At the heart of the issue, he said, is that Bitcoin
challenges many of the assumptions - which he likens to
“religions” - that many
economists and policymakers have about how the economic world
works.
“We have a lot of religions in the world and we have a lot
of different economic belief systems out there – Keynesianism,
Monetarism, and
others. We are hard scientists…we see causes and consequences and
work on analysing
the facts as they are,” he said.
“We see that current global liquidity management is not
working as it has been designed to do.
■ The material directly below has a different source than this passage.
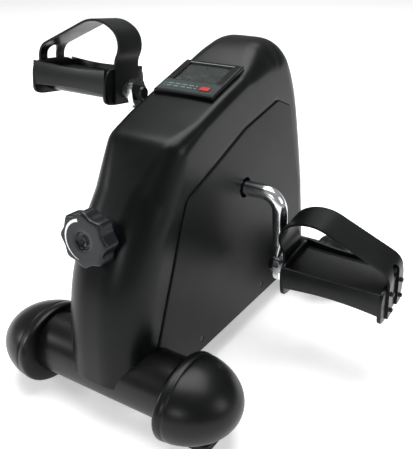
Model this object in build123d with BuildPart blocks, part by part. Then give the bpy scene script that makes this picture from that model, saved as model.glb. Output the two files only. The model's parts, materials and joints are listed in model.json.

What monetary tools do
central banks
have when inflation is created by themselves while economies are
stagnating?”
he said.
He said the “Austrian” school of economics - with its
liberal approach to interest rates and tradition of supporting a
monetary system backed
by some scarce product - is probably the closest to Exante’s
thinking and the
case for Bitcoin, he said. (For more on the “Austrian" approach
to money and
banking, click
here.)
Eglitis also answers those who might fear that Bitcoin could
be misused by criminals, such as money launderers, or just not
gain critical
mass. “I am not saying that criminals are not using it, but I
would argue that
it is probably not the best way of making transactions for
criminals, because
it would disclose many tracks for investigators when or if wallet
identification
linked with its owner. Bitcoin holders do enjoy anonymity, until
their wallet
is linked with them,” he said.
Recent market shifts – there have been some dramatic price
gyrations – have so far not deterred Exante’s clients from
holding Bitcoins,
Eglitis added. In fact, some early turbulence is probably a good
test of how
robust this nascent currency will be.
For as Eglitis and his business partners would suggest,
people scoffed in the early days of the internet when some
suggested it
would
revolutionise business, social and cultural life. They are not
scoffing
any longer. With all predictions, a good deal of caution is in
order,
but for the
moment at least, Bitcoin is not going away.